Democratic Senators are demanding that Attorney General John Ashcroft carry out more, not less, surveillance and raids. Appearing on CNN's "Late Edition" on Dec. 22, Sen. Bob Graham (D-Fla), the top-ranking Democrat on the Senate Intelligence Committee, was asked if war with Iraq is inevitable. Graham answered that there is "a substantial likelihood that we will go to war with Iraq this winter," and he went on to say that what has gotten inadequate attention, is the intelligence community's warnings that, if the U.S. attacks Iraq, "there will be a wave of terrorist attacks against U.S. interests abroad and in the United States."

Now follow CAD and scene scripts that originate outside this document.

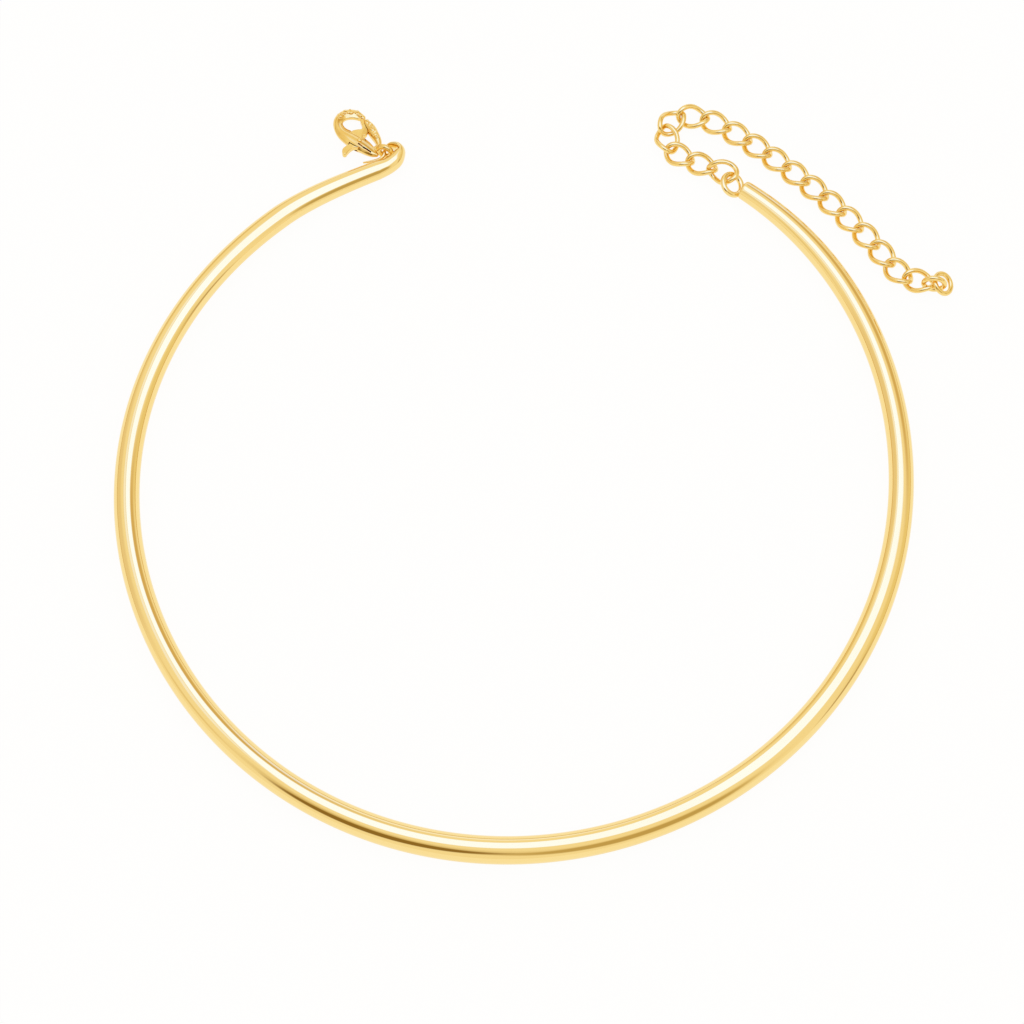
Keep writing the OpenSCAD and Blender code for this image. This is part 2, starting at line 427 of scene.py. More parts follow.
class Tree:
    """A node tree with short ways to add to it."""

    # Where a Mix node keeps its factor, its two colours and the colour that comes out
    MIX_INPUTS = (0, 6, 7)
    MIX_COLOR_OUT = 2

    def __init__(self, tree: bpy.types.NodeTree) -> None:
        """Takes the tree to add to, and keeps it."""
        self.tree = tree

    def node(self, kind: str, inputs: dict | None = None, **settings: object) -> bpy.types.Node:
        """Adds a node.

        Args:
            kind: the node's type.
            inputs: what feeds each input, a socket or a value.
            settings: its own settings.

        Returns:
            The node.
        """
        made = self.tree.nodes.new(kind)
        for key, value in settings.items():
            setattr(made, key, value)
        for key, value in (inputs or {}).items():
            self.feed(made.inputs[key], value)
        return made

    def feed(self, socket: bpy.types.NodeSocket, value: object) -> None:
        """Feeds an input.

        Args:
            socket: the input.
            value: an output socket to link, or a value to set.
        """
        if isinstance(value, bpy.types.NodeSocket):
            self.tree.links.new(value, socket)
        elif value is not None:
            socket.default_value = value

    def math(self, operation: str, *values: object) -> bpy.types.NodeSocket:
        """Adds a sum.

        Args:
            operation: the Math node's operation.
            values: its inputs in order.

        Returns:
            Its output.
        """
        return self.node("ShaderNodeMath", dict(enumerate(values)), operation=operation).outputs[0]

    def place(self) -> bpy.types.NodeSocket:
        """Returns where a point is in its piece's own coordinates."""
        return self.node("ShaderNodeTexCoord").outputs["Object"]

    def parts(self, vector: bpy.types.NodeSocket) -> tuple[bpy.types.NodeSocket, ...]:
        """Returns the x, y and z of a vector."""
        return tuple(self.node("ShaderNodeSeparateXYZ", {"Vector": vector}).outputs)

    def noise(
        self, place: object, scale: object, detail: float, roughness: float = 0.5
    ) -> bpy.types.NodeSocket:
        """Adds noise.

        Args:
            place: the coordinates that it is laid out on.
            scale: how fine it is.
            detail: how many finer layers it has.
            roughness: how strong each finer layer is.

        Returns:
            Its output.
        """
        inputs = {"Vector": place, "Scale": scale, "Detail": detail, "Roughness": roughness}
        return self.node("ShaderNodeTexNoise", inputs).outputs["Fac"]

    def step(
        self, value: object, low: float, high: float, to_low: float = 0.0, to_high: float = 1.0
    ) -> bpy.types.NodeSocket:
        """Adds a smooth step.

        Args:
            value: what is stepped.
            low: where the step starts.
            high: where it ends.
            to_low: what comes out before it.
            to_high: what comes out after it.

        Returns:
            Its output.
        """
        inputs = {"Value": value, "From Min": low, "From Max": high, "To Min": to_low, "To Max": to_high}
        return self.node("ShaderNodeMapRange", inputs, interpolation_type="SMOOTHSTEP", clamp=True).outputs[0]

    def blend(self, factor: object, a: object, b: object) -> bpy.types.NodeSocket:
        """Adds a mix of two colours.

        Args:
            factor: how much of the second there is.
            a: the first colour.
            b: the second colour.

        Returns:
            The mixed colour.
        """
        node = self.node("ShaderNodeMix", data_type="RGBA")
        for index, value in zip(self.MIX_INPUTS, (factor, a, b)):
            self.feed(node.inputs[index], value)
        return node.outputs[self.MIX_COLOR_OUT]


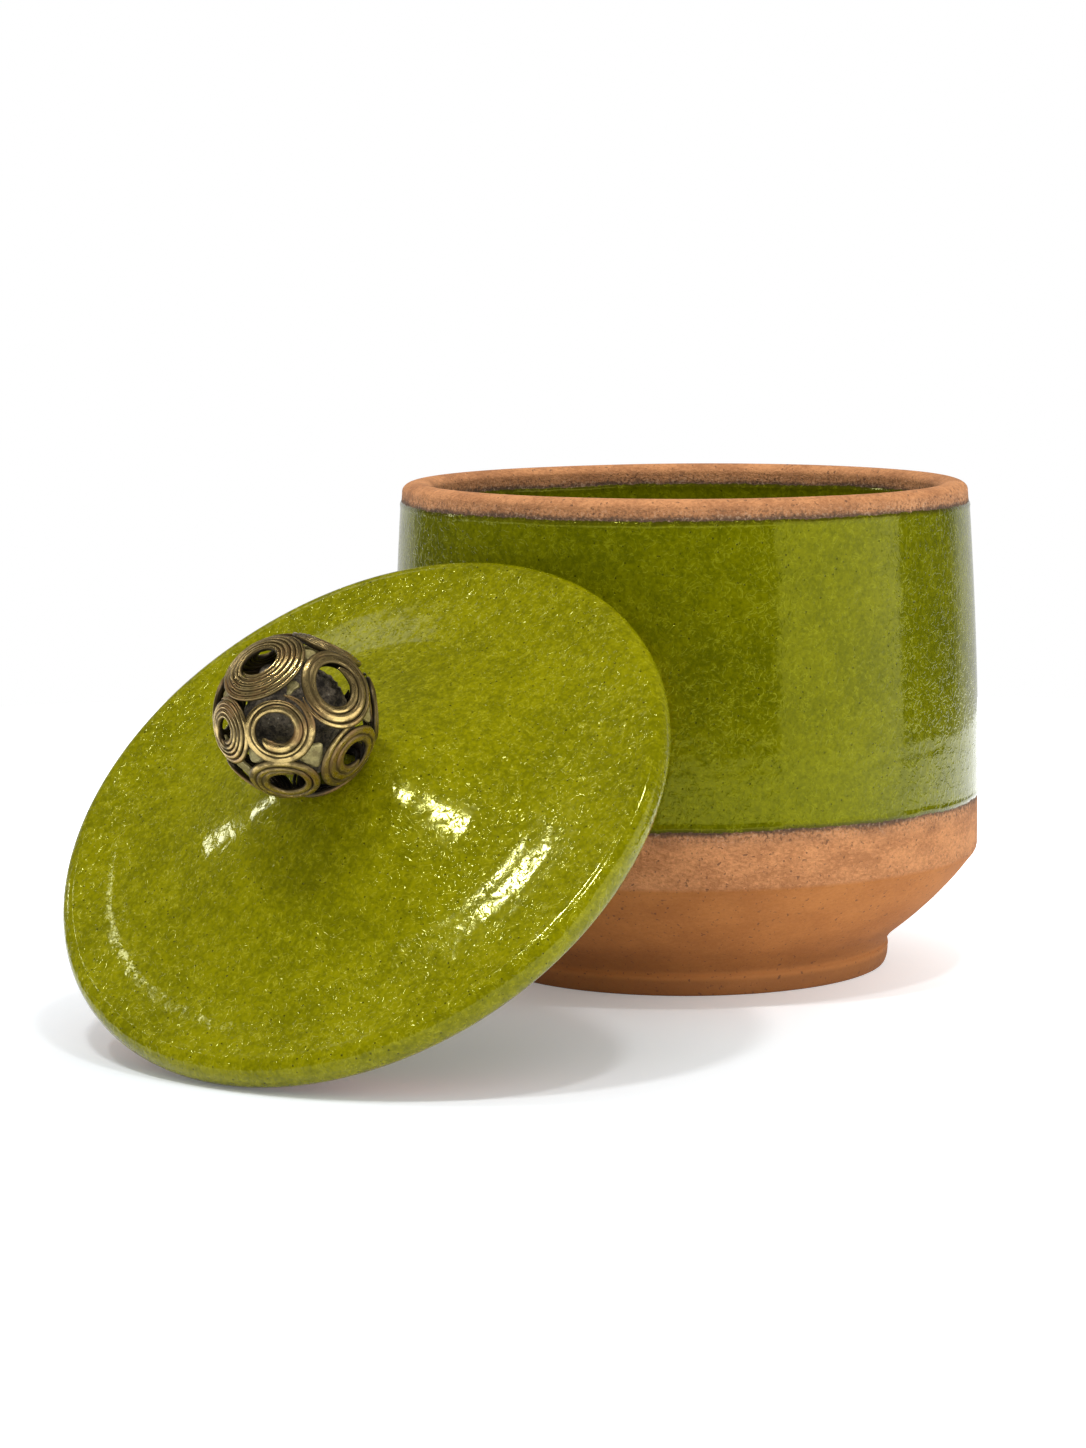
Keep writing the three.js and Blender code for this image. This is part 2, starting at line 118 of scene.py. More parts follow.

"I think it is critically important that in the weeks and days left between now and when a war might start," Graham said, "that we take every possible step within the United States, primarily through the FBI, to identify, arrest, deport, put under surveillance, those who might lead those terrorist attacks, and abroad, primary in the Middle East, we should be pounding at the headquarters and training camps of those international terrorist organizations," explaining that the U.S. has only been going after al-Qaeda. (In the past, Graham has called for U.S. strikes against organizations such as Hezbollah.)

Graham said that "we are lethargic on both fronts," and that the FBI is "way behind" what it ought to be doing.

Meanwhile, in the Washington Post the same day, Omar Ricci, chairman of the Muslim Public Affairs Council, said at the Council's convention in Long Beach, Calif., that the Patriot Act, passed in the wake of 9/11, "is the biggest attack on democracy in America right now." This follows the arrest and detention of hundreds of Middle Eastern men who voluntarily appeared at Immigration and Naturalization Service offices recently to register, as required under new Federal regulations affecting non-citizens from 12 mostly Arab and Muslim countries.

A coalition of Arab-American groups and some immigrants is suing Ashcroft and the INS for detaining the immigrant men

It has also been revealed that the FBI has written to American universities, asking them to secretly provide personal data on foreign students and teachers. Senators Pat Leahy (D-Vt) and Ted Kennedy (D-Mass) sent a letter to Attorney General John Ashcroft, questioning the legality of these requests.

The Swindle Continues: DCHC Took the Money; Its Hospital Fails Inspection

The Joint Commission on Accreditation of Healthcare Organizations (JCAHO) has refused to restore Greater Southeast Community Hospital's full accreditation, leaving it in conditional status. "Conditional" accreditation means that "a health care organization fails to demonstrate compliance with the standards in multiple compliance areas," JCAHO says, adding that, except for the "special circumstances" of the hospital's bankruptcy filing last month, it would have refused to give Greater Southeast any status at all, because of the conditions found during a re-inspection last month.

As EIR has previously reported, an inspection last Spring found numerous safety and health violations. Problems found this time include: emergency room patients having to wait because of back-ups in the ER and intensive care; medical charts not being updated properly; lack of medical supplies; no effective infection-control program; the safety plan not updated; and preventive safety maintenance not being performed.

The Washington Times Dec. 24 quoted doctors at the hospital saying that the money given to the hospital from the city is not being put back into the hospital for supplies and support staff. ER doctors have complained that DCHC is not spending money on medicine and equipment. "I'm surprised they gave them the conditional accreditation at all," said one physician.

After the corrupt takeover of D.C. General last year by DCHC, staff at D.C. General complained that Greater Southeast was looting the public hospital of supplies and equipment. With the bankruptcies of DCHC and its financial partner National Century Financial Enterprises, it has been exposed that they were running a multibillion-dollar looting operation against hospitals and healthcare organizations nationwide.